Quick Summary: The website is running 20% faster across all pages (<2 seconds load time), especially book details pages. This was accomplished by prioritizing page load speed and fresh information for real visitors, rather than everyone (which included a LOT of web crawlers and bots).
Hey everyone, it’s been a while since we have talked on this blog so I wanted to give you an update of the work that has occurred over the past few weeks. While nobody has complained (since the site was still loading pages in less than 3 seconds), I still realized there was room for efficiency in the code that runs NovelRank. Why? Because at any given second there are 40-50 real people accessing the site, while many multiples of that number of pages are being accessed by robots: web crawlers, bots, rss readers, widgets, etc.
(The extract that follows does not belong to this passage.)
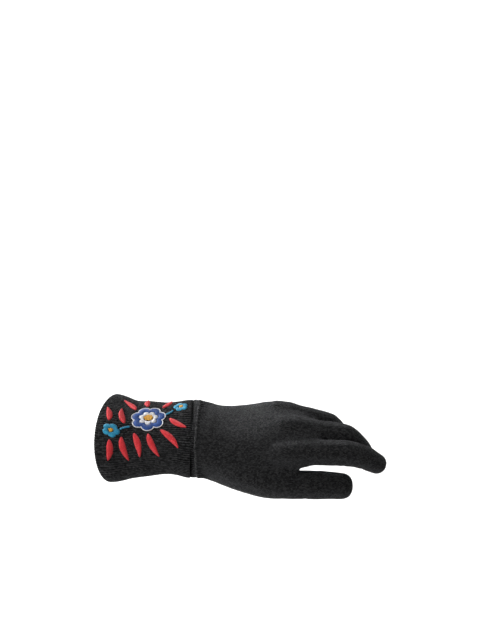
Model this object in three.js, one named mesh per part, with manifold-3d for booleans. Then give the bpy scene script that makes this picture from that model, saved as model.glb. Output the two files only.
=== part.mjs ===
// A left-hand dress glove of knitted charcoal wool, in the shape that it takes when worn: a relaxed hand seen from
// the back and the thumb side. The hand and the five finger tubes are knitted of one yarn, each finger a tube of
// its own joined on at its root. The long ribbed cuff is turned up, so it is a folded double layer, and its back
// carries a spray in satin stitch. Everything is hollow and open at the wrist.
// Millimetres. +X runs from the mouth of the cuff to the fingertips, +Z out of the back of the hand and +Y to the
// little finger. The origin is the centre of the mouth of the cuff.

import * as THREE from "three";
import { mergeVertices } from "three/addons/utils/BufferGeometryUtils.js";
import Module from "manifold-3d";

const wasm = await Module();
wasm.setup();

// Driving sizes of the cloth.
const HAND_WALL = 2; // plain knit of the hand and fingers
const RIB_LAYER = 1.8; // one layer of the ribbed cuff
const LAYER_GAP = 0.5; // between the two layers of the turned-up cuff
const CLEARANCE = 0.3; // between neighbouring pieces

// Driving sizes of the cuff.
const CUFF_LENGTH = 72.5;
const CUFF_UNDERLAP = 10; // how far the hand runs on under the free edge of the cuff
// The mouth slants back on the side between the back of the hand and the thumb, and is bowed a little.
const MOUTH_LEAN = { y: 0.144, z: -0.211, bow: 0.00125 };
const BOW_ACROSS = { y: 0.873, z: 0.487 }; // the direction across which the mouth is bowed
const LEAN_REACH = 60; // the slant is gone this far in from the mouth
const CUFF_FORM = [
  { x: 0, y: 0.5, z: 0.6, wide: 43.5, high: 32.4 },
  { x: 9, y: 0.1, z: 0.1, wide: 42.3, high: 31.5 },
  { x: 22, y: -0.3, z: -0.3, wide: 38.4, high: 28 },
  { x: 35, y: 0.4, z: 0.4, wide: 37.1, high: 26.9 },
  { x: 50, y: 0.9, z: 0.9, wide: 36, high: 25.6 },
  { x: 60, y: 0.9, z: 0.9, wide: 36.6, high: 26.3 },
  { x: 67, y: 0.5, z: 0.5, wide: 37.8, high: 27.9 },
  { x: 72.5, y: 0.2, z: 0.2, wide: 38.3, high: 28.4 },
];
const CUFF_AROUND = 36;
const FOLD_STEPS = 4; // round the turned-up edge at the mouth
const EDGE_ROUND = 0.6; // the bevel of the free edge
const FOLD_CLEAR = 0.4; // from the fold's middle to the end of the gap between the layers
const ROW_APART = 3; // the least distance from a row of the form to the inner layer's end

// The hand without its fingers. The arch column drops the two edges of the hand below its middle, and the square
// column is 2 for an oval section and more for a squarer one.
const HAND_FORM = [
  { x: 62.5, y: 0.4, z: 0.4, wide: 34.2, high: 23.6, arch: 0, square: 2 },
  { x: 71.5, y: 0.3, z: 0.3, wide: 34.8, high: 24.6, arch: 0, square: 2 },
  { x: 75.5, y: 0.4, z: 0.3, wide: 38, high: 28.2, arch: 0, square: 2 },
  { x: 88, y: -0.2, z: -0.8, wide: 37, high: 26, arch: 0.5, square: 2.1 },
  { x: 98, y: -0.4, z: -1, wide: 36.8, high: 22.8, arch: 2, square: 2.2 },
  { x: 110, y: 0, z: 0, wide: 38, high: 20.4, arch: 4, square: 2.3 },
  { x: 124, y: 1.6, z: 3, wide: 39.4, high: 18.4, arch: 7.5, square: 2.3 },
  { x: 138, y: 3, z: 7.4, wide: 39.8, high: 16.8, arch: 10.5, square: 2.3 },
  { x: 150, y: 4, z: 10.6, wide: 38.4, high: 14.6, arch: 12, square: 2.3 },
  { x: 162, y: 1, z: 11.2, wide: 34.6, high: 12.4, arch: 12, square: 2.2 },
  { x: 173, y: -2, z: 10.6, wide: 30.6, high: 10.6, arch: 10, square: 2.1 },
  { x: 181, y: -3, z: 9.6, wide: 26.6, high: 8.6, arch: 8, square: 2 },
  { x: 186, y: -3, z: 8.6, wide: 20, high: 5, arch: 6, square: 2 },
];
const HAND_AROUND = 28;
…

That’s a lot of information to process, and while NovelRank’s servers (~$100/month in costs) have been up to the task, their load was starting to getting high.
So I went to work identifying the sources of the database server overload and came up with this list (highest to lowest):
- Charting requests, especially for long-term data (more than 30 days)
- Detail stats for salesrank: minimum, maximum, average, etc (refreshed automatically every 30 days)
- CSV exports by bad bots who do not obey NOINDEX and NOFOLLOW
- Activity tracking for individual books (how I can tell someone is still looking at it)